Em seguida, a plenária foi aberta novamente para as falas dos participantes. E aí o “movimento” começou a malhar o Judas. Falou da ausência do INCRA, da falta de políticas públicas e que somos o “câncer” da Reforma agrária, mas que “chutar o Incra é chutar cachorro morto”. Eu tentei fazer uma intervenção no sentido de fazer uma ligação entre a pesquisa que mostraram sobre as lutas e quais eram as perspectivas para o futuro. Reportei-os acerca das novas Portarias do MDA e disse que precisamos bastante da Academia (universidade) para nos auxiliar a provar por meio de estudos a capacidade de geração de renda dos imóveis de interesse social. Disse também, que as lutas deveriam servir mais para refletir e mudar o pensamento sobre o futuro. Não entenderam o meu recado e começaram a me criticar e questionar a respeito das lutas.
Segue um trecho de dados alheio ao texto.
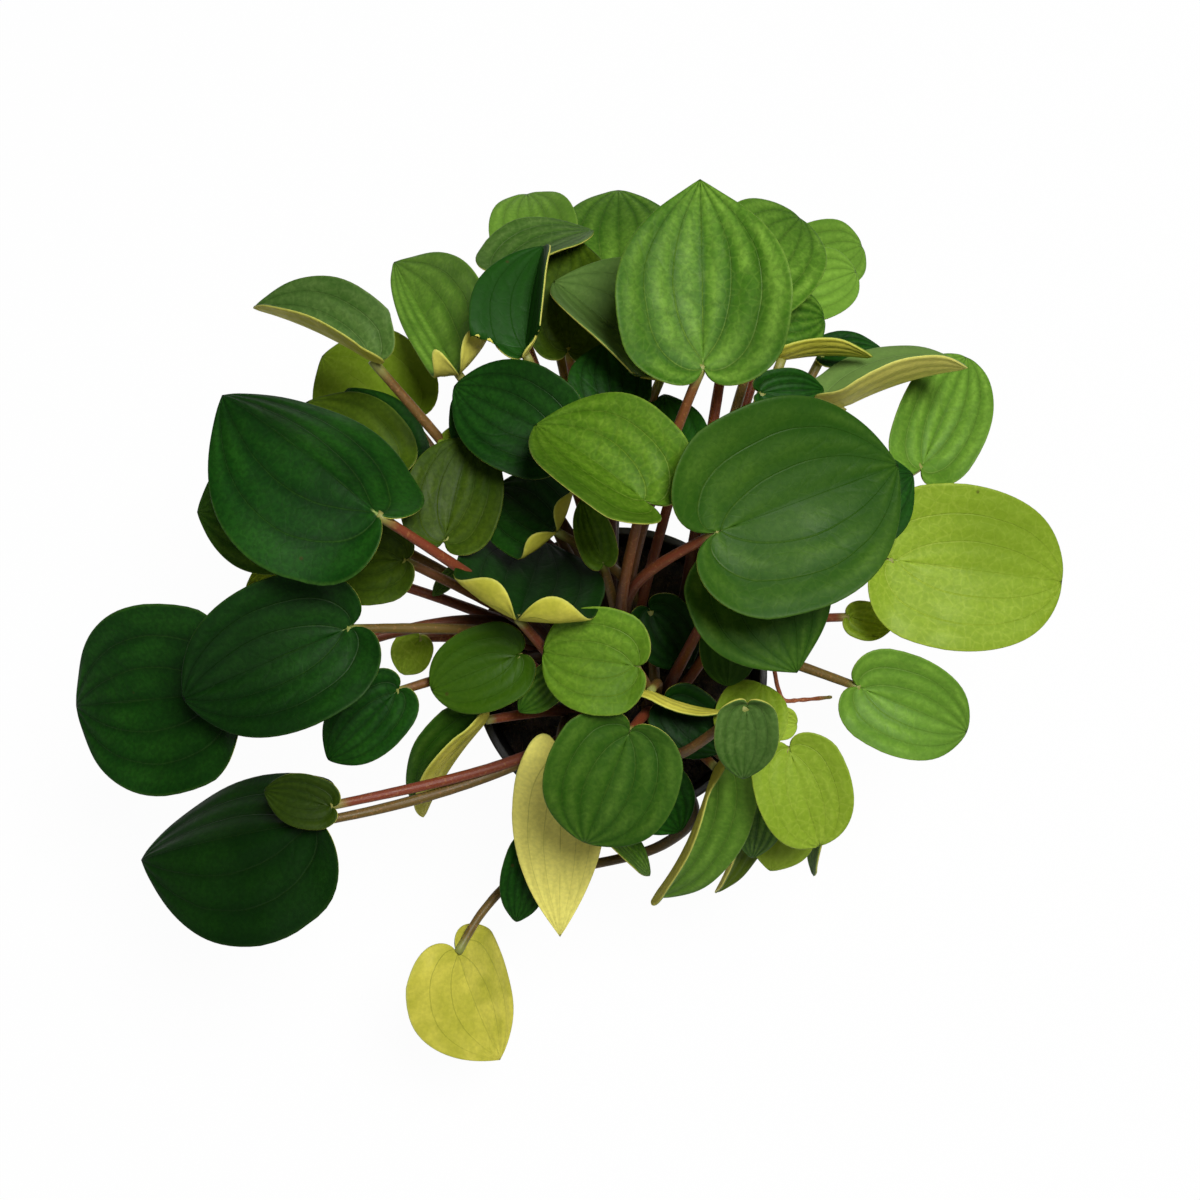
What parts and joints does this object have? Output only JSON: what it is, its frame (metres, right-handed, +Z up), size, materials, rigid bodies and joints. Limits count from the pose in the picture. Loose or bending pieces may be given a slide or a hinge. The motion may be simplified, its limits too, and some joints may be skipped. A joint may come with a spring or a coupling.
{
  "type": "potted peperomia plant",
  "caption": "Bushy potted peperomia with waved heart-shaped leaves on red-brown petioles, in a round tapered black nursery pot.",
  "frame": {"origin": "centre of the pot's base, on the surface it stands on", "axes": "+Z up along the pot; +Y towards the side of the plant that is at the top of the picture, +X to its right"},
  "size_m": [0.3775, 0.3458, 0.2564],
  "materials": {
    "pot": "matt black injection-moulded plastic",
    "soil": "crumbly very dark potting mix",
    "stems": "smooth red-brown to olive petioles",
    "flower_stalk": "smooth orange-brown stalk",
    "leaf_dark": "deep green upper face, satin",
    "leaf_mid": "mid green upper face, satin",
    "leaf_light": "light green upper face, satin",
    "leaf_lime": "lime green young upper face, satin",
    "leaf_olive": "olive green upper face, satin",
    "leaf_grey": "grey-green sheen on an upper face",
    "leaf_under": "yellow-green underside, satin"
  },
  "bodies": {
    "root": {"pot": "pot", "soil": "soil", "stems_back": "stems", "stems_front": "stems", "stems_left": "stems", "stems_middle": "stems", "stems_near": "stems", "stems_right": "stems", "flower_stalk": "flower_stalk", "leaf_01": "leaf_mid", "leaf_02": "leaf_grey", "leaf_03": "leaf_dark", "leaf_04": "leaf_olive", "leaf_05": "leaf_grey", "leaf_06": "leaf_mid", "leaf_07": "leaf_mid", "leaf_08": "leaf_mid", "leaf_09": "leaf_mid", "leaf_10": "leaf_mid", "leaf_11": "leaf_mid", "leaf_12": "leaf_lime", "leaf_14": "leaf_grey", "leaf_15": "leaf_mid", "leaf_16": "leaf_mid", "leaf_17": "leaf_dark", "leaf_18": "leaf_lime", "leaf_19": "leaf_grey", "leaf_20": "leaf_lime", "leaf_21": "leaf_dark", "leaf_22": "leaf_olive", "leaf_23": "leaf_dark", "leaf_24": "leaf_mid", "leaf_26": "leaf_dark", "leaf_27": "leaf_dark", "leaf_28": "leaf_dark", "leaf_29": "leaf_olive", "leaf_30": "leaf_dark", "leaf_33": "leaf_olive", "leaf_34": "leaf_olive", "leaf_36": "leaf_dark", "leaf_37": "leaf_light", "leaf_40": "leaf_mid", "leaf_41": "leaf_dark", "leaf_42": "leaf_dark", "leaf_45": "leaf_mid", "leaf_47": "leaf_mid", "leaf_48": "leaf_lime", "leaf_50": "leaf_grey", "leaf_51": "leaf_lime", "leaf_53": "leaf_mid", "leaf_54": "leaf_olive", "leaf_57": "leaf_mid", "leaf_59": "leaf_light", "leaf_60": "leaf_mid", "leaf_61": "leaf_under", "leaf_63": "leaf_under", "leaf_64": "leaf_light", "leaf_66": "leaf_mid", "leaf_70": "leaf_dark", "leaf_72": "leaf_dark"}
  },
  "joints": []
}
Isso é claro que gerou um descontentamento e deram indícios de que iriam entender que se a situação está ruim, vai piorar. 

Já no dia de ontem, o Seminário foi basicamente sobre uma abertura de espaço para quem quisesse falar, expor o pensamento. Para isso, foi delimitado o tempo de 5min para cada fala, e se alguém quisesse retornar para continuar, estava livre. Foi uma ótima experiência para mim, sinceramente. Eu pude expor o que penso e fui duramente criticado pelos integrantes do movimento. Tentei alertá-los a respeito das novas diretrizes que estão postas para determinar a viabilidade dos imóveis com vistas à desapropriação, inclusive sobre o Estudo de Capacidade de Geração de Renda do imóvel. Enfatizei que não basta o assentamento “dar certo”, ele deve gerar renda. Mas o viés ideológico de lutas não os permitiu ver o que vem por aí. Daí disseram que vão lutar ainda mais. Em outra intervenção provoquei: Se for falar em luta, me digam qual foi o governo quem mais “lutou” por RA. Ninguém respondeu… engoliram seco. Daí falei: Foi o partido que hoje demonstra um dos menores índices de desapropriação da história recente. 

Em seguida um rapaz (Márcio de SP) muito bem esclarecido veio extratificar os tipos de entendimento sobre Reforma Agrária e os tipos de burguesia e campesinato. Sua fala ficou bastante pautada no discurso de que não basta o acesso à terra, pois um imóvel desapropriado em uma região, gera indenização capaz de comprar terras ainda maiores em outro lugar, o que não corrige o problema. Eu o achei bastante sensato, mas ele ainda (no meu ponto de vista) peca ao jogar a culpa da desiguldade sobre o poder do Capital. Tentei mostrar (mais uma vez no meu ponto de vista) que a briga deles se dá contra “inimigos” errados. Mencionei o fato de a Constituição gerar indenizações a preço justo de mercado com títulos que hoje valem mais do que dinheiro e, além disso, a prerrogativa do proprietário muitas vezes judicializar a questão e receber 12% a.a a título de juros compensatórios. 

Disse ainda que o problema não é gerar divisas por meio da base primário exportadora, mas sim que metade do PIB só pode ser utilizado para pagar juros da dívida pública (que nem sabemos se realmente temos). Para mim, é daí que vem a desigualdade social e de renda . Não tive oportunidade de dizer, mas é claro que penso que seria melhor mudar a matriz exportadora para produtos industrializados ao invés da produção de commodities, mas na minha opinião, não se trata de uma luta entre dois fatores de produção – Capital versus Terra. No meu entender, os fatores de produção (Terra, Capital, Trabalho, Tecnologia, etc) devem andar juntos, já que estamos num país capitalista. Ouvir o Parente falar que o assentamento não deve estar calcado no econômico, para mim é só discurso ideológico gasto. Enfim, continuando… disse ao rapaz que havia falado no dia anterior sobre “chutar o Incra”, que o Incra já foi um “cachorro valente e forte” que dava guarida para 139mil famílias,e que hoje são 1 milhão de famílias aportadas por um cachorro fraco e desmotivado. Daí rebateram que os técnicos do INCRA são industrializados e só estão do lado do latifundiário. Por fim, reiterei sobre a mudança de postura do movimento e que as coisas podem piorar. Os gritos de ordem pela Reforma Agrária ecoaram… 

Sem dúvida foi uma das maiores experiências que tive em termos de RA. Sigo cada vez mais resignado e certo de que o foco nos leva para outros caminhos… e se assim o for… muitos sentirão falta do Incra… ou não!